→ Task details: Output exactly, and only, the lines from the line containing "The FreeCAD and" through the line containing "sticker_reach: float = 1.35", both included.

— START OF Given records —

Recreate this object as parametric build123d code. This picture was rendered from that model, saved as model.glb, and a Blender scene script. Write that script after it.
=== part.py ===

— END OF Given records —
— START OF Given records —

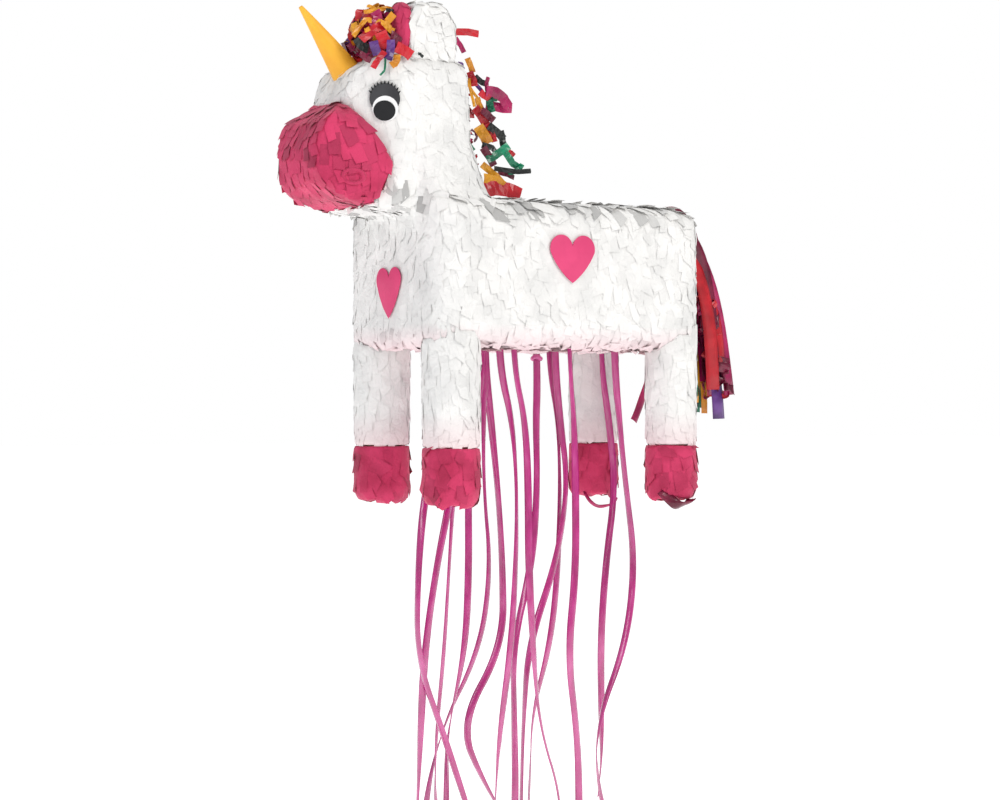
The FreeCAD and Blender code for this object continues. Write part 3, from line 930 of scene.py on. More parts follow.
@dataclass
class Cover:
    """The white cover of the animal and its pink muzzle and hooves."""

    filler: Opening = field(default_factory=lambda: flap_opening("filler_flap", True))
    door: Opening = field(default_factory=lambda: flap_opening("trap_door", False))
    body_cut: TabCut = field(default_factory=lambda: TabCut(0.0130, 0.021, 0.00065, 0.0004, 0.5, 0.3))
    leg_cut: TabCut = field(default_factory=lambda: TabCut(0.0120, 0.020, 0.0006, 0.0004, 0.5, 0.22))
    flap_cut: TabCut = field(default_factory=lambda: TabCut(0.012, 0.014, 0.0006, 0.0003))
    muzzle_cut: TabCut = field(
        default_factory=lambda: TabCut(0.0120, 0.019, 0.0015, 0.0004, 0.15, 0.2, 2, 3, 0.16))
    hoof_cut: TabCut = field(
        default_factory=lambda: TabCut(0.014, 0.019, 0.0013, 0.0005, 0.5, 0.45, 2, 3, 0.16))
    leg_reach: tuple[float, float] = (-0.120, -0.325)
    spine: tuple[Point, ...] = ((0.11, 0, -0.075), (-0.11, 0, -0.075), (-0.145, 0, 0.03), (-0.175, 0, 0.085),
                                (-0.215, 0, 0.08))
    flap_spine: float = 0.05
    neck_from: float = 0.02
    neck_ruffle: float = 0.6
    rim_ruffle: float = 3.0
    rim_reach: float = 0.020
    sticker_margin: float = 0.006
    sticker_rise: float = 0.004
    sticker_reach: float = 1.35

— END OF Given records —

→ The response:
The FreeCAD and Blender code for this object continues. Write part 3, from line 930 of scene.py on. More parts follow.
@dataclass
class Cover:
    """The white cover of the animal and its pink muzzle and hooves."""

    filler: Opening = field(default_factory=lambda: flap_opening("filler_flap", True))
    door: Opening = field(default_factory=lambda: flap_opening("trap_door", False))
    body_cut: TabCut = field(default_factory=lambda: TabCut(0.0130, 0.021, 0.00065, 0.0004, 0.5, 0.3))
    leg_cut: TabCut = field(default_factory=lambda: TabCut(0.0120, 0.020, 0.0006, 0.0004, 0.5, 0.22))
    flap_cut: TabCut = field(default_factory=lambda: TabCut(0.012, 0.014, 0.0006, 0.0003))
    muzzle_cut: TabCut = field(
        default_factory=lambda: TabCut(0.0120, 0.019, 0.0015, 0.0004, 0.15, 0.2, 2, 3, 0.16))
    hoof_cut: TabCut = field(
        default_factory=lambda: TabCut(0.014, 0.019, 0.0013, 0.0005, 0.5, 0.45, 2, 3, 0.16))
    leg_reach: tuple[float, float] = (-0.120, -0.325)
    spine: tuple[Point, ...] = ((0.11, 0, -0.075), (-0.11, 0, -0.075), (-0.145, 0, 0.03), (-0.175, 0, 0.085),
                                (-0.215, 0, 0.08))
    flap_spine: float = 0.05
    neck_from: float = 0.02
    neck_ruffle: float = 0.6
    rim_ruffle: float = 3.0
    rim_reach: float = 0.020
    sticker_margin: float = 0.006
    sticker_rise: float = 0.004
    sticker_reach: float = 1.35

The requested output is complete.